Show Don't Tell is the hardest skill in lyric writing. The section gives you examples organized by emotion — not to copy, but to understand what the technique looks like in practice. The goal isn't to borrow the line; it's to retrain your ear for what a concrete, observed detail feels like versus what a stated emotion feels like.
Expressions — metaphors, similes, personification, and other figurative language — give you structural options for how to build a lyric. Metaphor stakes a claim ("her voice is a locked door"). Simile makes a comparison ("her voice sounds like a door you can't open"). Neither is better; they create different distances between the singer and the subject.
Random Starting Points opens external pages — a Wikipedia article, a painting, a poem, a photograph — that have nothing to do with your song. That's intentional. An unexpected image or a fragment from an unrelated story can crack open a verse that's been stuck for days.
Common questions
How is this different from an AI lyric generator?
This tool doesn't write lyrics for you — it gives you raw material to write from. Word combinations, sensory images, and figurative language examples are sparks, not finished lines. What you do with them is entirely yours.
What does 'show don't tell' mean in songwriting?
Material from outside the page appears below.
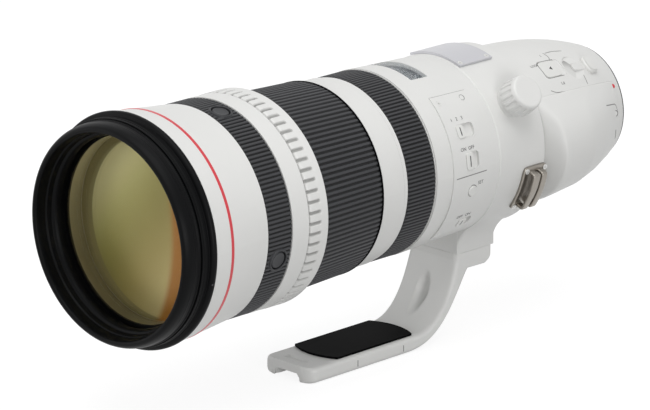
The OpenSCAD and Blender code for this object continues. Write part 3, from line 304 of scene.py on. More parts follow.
def fill(tree: bpy.types.NodeTree, node: bpy.types.Node, inputs: dict[str | int, Any]) -> None:
    """Fills a node's inputs: a socket is linked, and any other value is written into the input itself.

    Args:
        tree: the node tree.
        node: the node to fill.
        inputs: sockets or values, by the name or number of the input.
    """
    for key, value in inputs.items():
        if isinstance(value, bpy.types.NodeSocket):
            tree.links.new(value, node.inputs[key])
        else:
            node.inputs[key].default_value = value


def add_node(tree: bpy.types.NodeTree, kind: str, output: str, inputs: dict[str | int, Any],
             **settings: str) -> bpy.types.NodeSocket:
    """Adds a shader node to a tree, sets it up and fills its inputs.

    Args:
        tree: the node tree.
        kind: the node's type, without the words ShaderNode.
        output: name of the output that is wanted.
        inputs: sockets or values, by the name or number of the input.
        **settings: the node's own settings, made before its inputs are filled.

    Returns:
        The output socket.
    """
    node = tree.nodes.new("ShaderNode" + kind)
    for key, value in settings.items():
        setattr(node, key, value)
    fill(tree, node, inputs)
    return node.outputs[output]


def blend(tree: bpy.types.NodeTree, share: bpy.types.NodeSocket, first: Colour | bpy.types.NodeSocket,
          second: Colour) -> bpy.types.NodeSocket:
    """Blends two colours: the first where the share is 0, the second where it is 1.

    Args:
        tree: the node tree.
        share: the share of the second colour.
        first: a colour, or a socket that gives one.
        second: a colour.

    Returns:
        The blended colour.
    """
    start = first if isinstance(first, bpy.types.NodeSocket) else (*first, 1.0)
    return add_node(tree, "Mix", "Result", {"Factor": share, "A": start, "B": (*second, 1.0)},
                    data_type="RGBA")


def ray_mark(tree: bpy.types.NodeTree) -> bpy.types.NodeSocket:
    """Nodes that give 1 on a camera, glossy or transmission ray, else 0: the largest of three marks.

    Args:
        tree: the node tree that gets them.

    Returns:
        The mark.
    """
    rays = tree.nodes.new("ShaderNodeLightPath").outputs
    either = add_node(tree, "Math", "Value", {0: rays["Is Camera Ray"], 1: rays["Is Glossy Ray"]},
                      operation="MAXIMUM")
    return add_node(tree, "Math", "Value", {0: either, 1: rays["Is Transmission Ray"]}, operation="MAXIMUM")


@dataclass(frozen=True)
class Dressing:
    """What a surface is dressed in: a node material that is made once, under its own name."""
    name: str

    def material(self) -> bpy.types.Material:
        """Makes the material at the first call and gives the same one back at each later call.

        Returns:
            The material.
        """
        made = bpy.data.materials.get(self.name)
        if made is None:
            made = bpy.data.materials.new(self.name)
            made.use_nodes = True
            self.wire(made.node_tree, made.node_tree.nodes["Principled BSDF"])
        return made

    def wire(self, tree: bpy.types.NodeTree, shader: bpy.types.Node) -> None:
        """Sets the shader and adds the nodes that lead to it; each kind of dressing has its own."""
        raise NotImplementedError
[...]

Instead of stating an emotion directly ('I was sad'), you describe the physical or behavioral detail that conveys it ('She kept his number in her phone for two years'). The listener feels the emotion without being told what to feel.
What do the random websites do?
They open random pages — a Wikipedia article, a painting, a poem, a photograph — that have nothing to do with your song. The randomness is the point: an unexpected image can crack open a song that felt stuck.
Do I need to use all five sections?
No. Use whatever section is useful for where you are. The word generator is often best for starting a verse; show-don't-tell is better when you have the concept but it's coming out too flat.
What genres does this work for?
All of them. The tools are genre-neutral. The sensory and show-don't-tell sections are especially useful for any lyric-forward style — folk, country, R&B, pop, or anything else.